Historic synagogue in Trinidad, Colorado, US

Temple Aaron, officially Temple Aaron of Colorado, is a Reform Jewish congregation and synagogue, located at 407 South Maple Street, in Trinidad, Colorado, in the United States. Completed in 1889, the temple is among the oldest synagogues in the state, and one of the oldest west of the Mississippi River. It was designated as a National Historic Landmark in 2023, for its distinctive Moorish architecture and for its role in the westward migration of Jews.

== History ==
German-Jewish settlers founded the congregation in 1883, while the building was completed in 1889, designed by Isaac Rapp in the exotic Moorish Revival style.

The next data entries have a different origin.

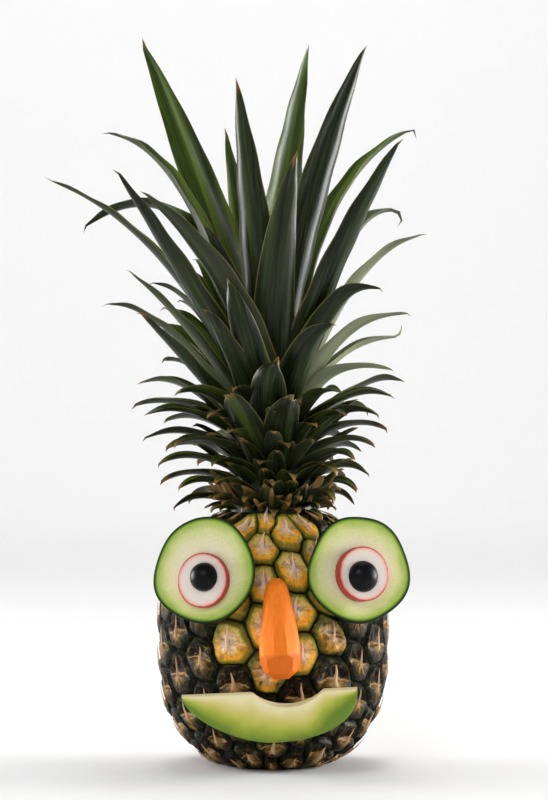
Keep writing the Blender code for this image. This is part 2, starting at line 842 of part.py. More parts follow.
def avocado_outline():
    """The back of the slice: straight on top but for the stone's hollow, and bowed below."""
    points = []
    for i in range(AVOCADO_OUTLINE_STEPS + 1):
        angle = math.pi * i / AVOCADO_OUTLINE_STEPS
        power = AVOCADO_LEFT_POWER if math.cos(angle) > 0 else AVOCADO_RIGHT_POWER
        across = math.copysign(abs(math.cos(angle)) ** (2 / power), -math.cos(angle))
        drop = math.sin(angle) ** (2 / power)
        points.append(Vector((across * AVOCADO_LENGTH / 2, -drop * AVOCADO_DROP, 0)))
    for i in range(STONE_HOLLOW_STEPS + 1):
        share = 1 - 2 * i / STONE_HOLLOW_STEPS
        across = STONE_HOLLOW_X + STONE_HOLLOW_HALF_WIDTH * share
        drop = -STONE_HOLLOW_DEPTH * (1 - share**2) ** STONE_HOLLOW_FULLNESS
        points.append(Vector((across, drop, 0)))
    return points


def build_mouth(seat, finishes, fruit):
    """The avocado slice, thicker towards the skin, as a wedge turned about a line above it."""
    bm = bmesh.new()
    outline = [bm.verts.new(point) for point in avocado_outline()]
    edges = [bm.edges.new(pair) for pair in zip(outline, outline[1:] + outline[:1])]
    bmesh.ops.spin(
        bm,
        geom=outline + edges,
        cent=(0, AVOCADO_TOP_THICKNESS / AVOCADO_WEDGE, 0),
        axis=(1, 0, 0),
        angle=-AVOCADO_WEDGE,
        steps=AVOCADO_SPIN_STEPS,
    )
    bmesh.ops.holes_fill(bm, edges=[e for e in bm.edges if e.is_boundary], sides=0)
    middle = Matrix.Translation((0, AVOCADO_DROP / 2, 0))
    mouth = object_from(bm, "avocado_mouth", finishes["avocado"], seat.place @ middle)
    for side, sign in (("left", -1), ("right", 1)):
        inside = (sign * MOUTH_STICK_SPREAD, -MOUTH_STICK_DROP, STICK_IN_MOUTH)
        stick = cocktail_stick(
            f"{side}_mouth_stick",
            SHORT_STICK_LENGTH,
            finishes["stick"],
            mouth.matrix_world @ Matrix.Translation(inside),
        )
        for target in (mouth, fruit):
            cut_hole(target, stick)


def main():
    for obj in list(bpy.data.objects):
        bpy.data.objects.remove(obj)
    finishes = {
        "skin": material("pineapple_skin", (0.20, 0.15, 0.05), 0.5),
        "leaf": material("pineapple_leaf", (0.05, 0.09, 0.03), 0.45),
        "cucumber": material("cucumber_flesh", (0.62, 0.68, 0.36), 0.3),
        "radish": material("radish_flesh", (0.80, 0.70, 0.66), 0.3),
        "olive": material("olive_skin", (0.02, 0.02, 0.025), 0.25),
        "carrot": material("peeled_carrot", (0.85, 0.25, 0.04), 0.4),
        "avocado": material("avocado_flesh", (0.55, 0.62, 0.20), 0.4),
        "stick": material("birch_stick", (0.70, 0.55, 0.35), 0.7),
    }
    fruitlets = Fruitlets()
    rims = fruitlets.rim_points()
    eye_seats = {
        side: Seat(
            rims, eye["x"], EYE_HEIGHT, eye["turn"], EYE_TILT, CUCUMBER_RADIUS, CUCUMBER_RADIUS
        )
        for side, eye in EYES.items()
    }
    carrot_half = CARROT_STATIONS[-1][0] * MM / 2
    nose_seat = Seat(
        rims, CARROT_X, CARROT_BOTTOM + carrot_half, 0, 0, CARROT_WIDEST, carrot_half, -CARROT_LEAN
    )
    mouth_seat = Seat(
        rims,
        AVOCADO_X,
        AVOCADO_TOP - AVOCADO_DROP / 2 * math.cos(AVOCADO_WEDGE),
        0,
        -math.degrees(AVOCADO_WEDGE),
        AVOCADO_LENGTH / 2,
        AVOCADO_DROP / 2,
        AVOCADO_ROLL,
    )
    seats = [*eye_seats.values(), nose_seat, mouth_seat]
    fruit = build_fruit(fruitlets, finishes["skin"], seats)
    build_crown(finishes["leaf"])
    for side, seat in eye_seats.items():
        build_eye(side, seat, finishes, fruit)
    build_nose(nose_seat, finishes, fruit)
    build_mouth(mouth_seat, finishes, fruit)


main()
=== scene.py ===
"""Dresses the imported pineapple, with its face of cut vegetables, and sets it in a plain studio.

Metres, +Z up. The face looks along -Y. Left and right are the viewer's, looking at the face.
An azimuth is in degrees round the fruit's axis: 0 is the front, 90 is the viewer's right.
"""

import math
import random
from bisect import bisect_right
from functools import partial

import bmesh
import bpy
from bpy.props import FloatProperty, FloatVectorProperty, PointerProperty
from mathutils import Matrix, Vector, noise


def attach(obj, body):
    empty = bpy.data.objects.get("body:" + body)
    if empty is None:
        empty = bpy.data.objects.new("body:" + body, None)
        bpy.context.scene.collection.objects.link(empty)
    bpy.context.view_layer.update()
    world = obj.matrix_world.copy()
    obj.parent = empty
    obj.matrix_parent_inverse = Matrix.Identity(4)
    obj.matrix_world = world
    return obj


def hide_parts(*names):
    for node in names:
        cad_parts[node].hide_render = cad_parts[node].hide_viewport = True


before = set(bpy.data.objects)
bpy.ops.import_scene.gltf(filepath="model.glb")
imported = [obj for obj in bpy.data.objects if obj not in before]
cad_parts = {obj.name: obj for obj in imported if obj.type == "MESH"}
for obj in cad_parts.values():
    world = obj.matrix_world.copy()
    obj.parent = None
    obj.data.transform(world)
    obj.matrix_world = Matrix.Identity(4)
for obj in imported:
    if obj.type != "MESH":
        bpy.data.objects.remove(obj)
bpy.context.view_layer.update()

bl_info = {
    "name": "Pineapple face",
    "version": (1, 0, 0),
    "blender": (4, 5, 0),
    "location": "3D View > Sidebar > Pineapple",
    "description": "Skin, leaves and cut vegetables for a pineapple with a face",
    "category": "Object",
}

MM = 0.001
GAP = 0.3 * MM
MERGE = 0.001 * MM
BODY = "root"

# Fruit: the barrel and the spiral lattice of fruitlets
FRUIT_RADIUS = 59.5 * MM
FRUIT_HEIGHT = 131 * MM
WIDEST_HEIGHT = 66 * MM
LOWER_REACH = 69 * MM
UPPER_REACH = 67.5 * MM
BARREL_POWER = 2.6
PROFILE_STEPS = 400
STEP_RIGHT = 8
STEP_LEFT = 13
STEP_UP = 21
DIVERGENCE = 0.3808
FRUITLET_RISE = 1.07 * MM
FRUITLET_SHRINK = 0.6
FIRST_FRUITLET_SHARE = 0.32
LAST_FRUITLET_SHARE = 0.30
HEIGHT_VARIATION = 0.35 * MM
RIM_SHARE = 0.80
BASIN_SHARE = 0.46
BASIN_DEPTH = 1.5 * MM
BRACT_BULGE = 0.5 * MM
WALL_POWER = 1.6
LOBE_SIDE = 0.5
LOBE_WIDTH = 0.26
FOLDS = 9
FAN_END = 0.45
FAN_DROOP = 0.34
BRACT_SINK = 1.1
SPINE_STAND = 2.0 * MM
SPINE_LEAST = 0.4
FLOOR_CLEARANCE = 0.4 * MM
CORNER_ROUNDING = 0.07
BACK_RIPENESS = 0.6
RIPENESS_VARIATION = 0.35
SEED = 11

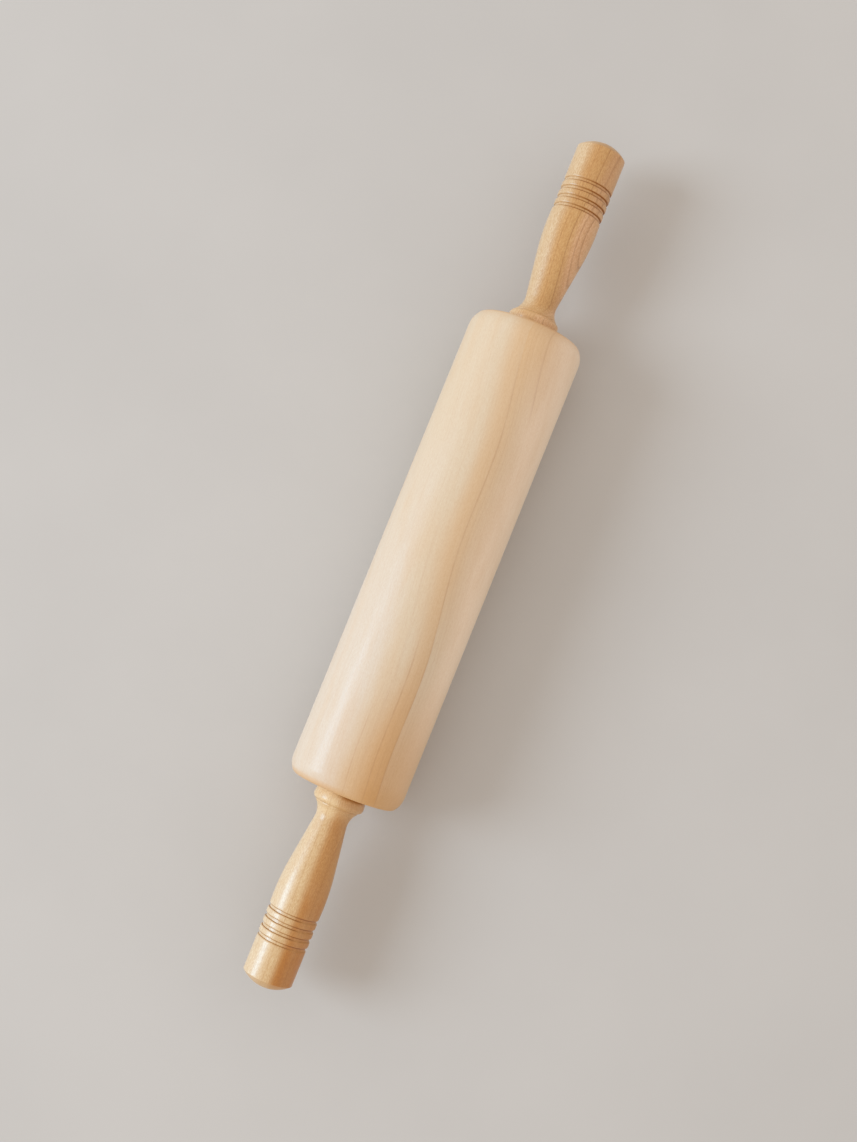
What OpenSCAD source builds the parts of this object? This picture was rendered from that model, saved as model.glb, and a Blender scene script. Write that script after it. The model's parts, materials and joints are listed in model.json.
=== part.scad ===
// Roller type rolling pin: a turned maple barrel that spins on two ball bearings,
// carried by a steel rod that runs from one turned handle to the other.
// X runs along the pin, Z is up, and the barrel rests on Z = 0.

/* [Barrel] */
// Length of the barrel between its flat end faces
barrel_len = 304.8; // [200:0.1:400]
// Diameter of the barrel
barrel_d = 73; // [66:0.5:90]
// Radius of the long soft shoulder where the barrel starts to turn in
shoulder_r = 14; // [10:0.5:20]
// Radius of the tighter edge that meets the end face
edge_r = 4; // [2:0.1:5]
// How far the end face lies inside the barrel's radius
edge_drop = 6; // [5.5:0.1:9]

/* [Handles] */
// Length of one handle from its collar face to the tip of its domed end
handle_len = 125.6; // [123:0.1:135]
// Air between the barrel's end face and the handle's collar face
handle_gap = 0.9; // [0.5:0.1:2]
// Largest diameter of the collar bead beside the barrel
collar_d = 32.2; // [30:0.1:34]
// Distance from the collar face to the bead's crest
collar_crest = 5.6; // [5:0.1:6]
// Diameter of the narrow neck behind the collar
neck_d = 20.6; // [19:0.1:22]
// Distance from the collar face to the narrowest point of the neck
neck_at = 17.7; // [17:0.1:18.5]
// Radius of the hollow cove that forms the neck
cove_r = 12.3; // [12:0.1:13]
// Diameter of the swell that fills the palm
swell_d = 32.1; // [31.5:0.1:33]
// Distance from the collar face to the crest of the swell
swell_at = 69.2; // [66:0.1:72]
// Radius of the long curve over the swell
swell_r = 145; // [120:1:150]
// Diameter of the straight end of the handle
grip_end_d = 31.5; // [31:0.1:32]
// Radius of the dome that ends the handle
end_dome_r = 23; // [20:0.1:40]
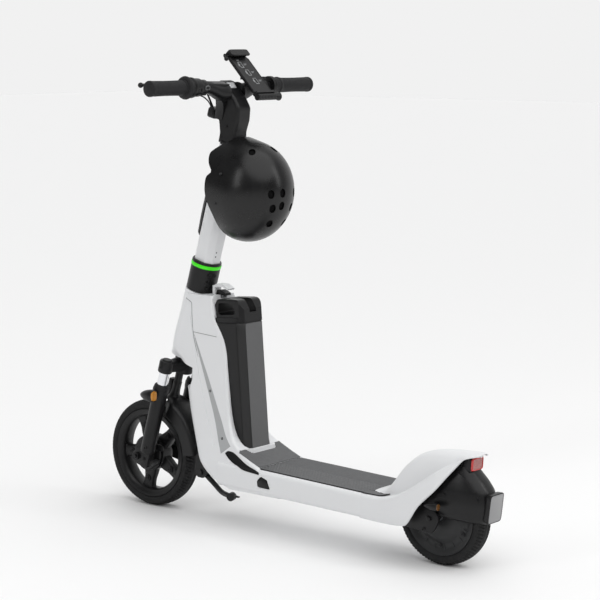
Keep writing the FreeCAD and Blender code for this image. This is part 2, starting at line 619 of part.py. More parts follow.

A restoration was completed in 2006. Architectural features of note include the onion dome at the top of its tower, a detail repeated in moulding at the roofline, and pointed-arch windows.

From its peak in 1917 with 250 regular members, the congregation slowly began to decline, until the synagogue ran out of endowed funding, and the congregation could not afford to maintain the building. In 2016, the synagogue was listed for sale for $395,000 and added to Colorado's most endangered properties list the following year. Over a number of years, funds were raised through a non-for-profit organisation that enabled the synagogue to be preserved.

In 1973 the temple was assessed as a contributing property in the National Register of Historic Places-listed Corazón de Trinidad historic district. On December 13, 2023, the United States Department of the Interior designated the temple a National Historic Landmark.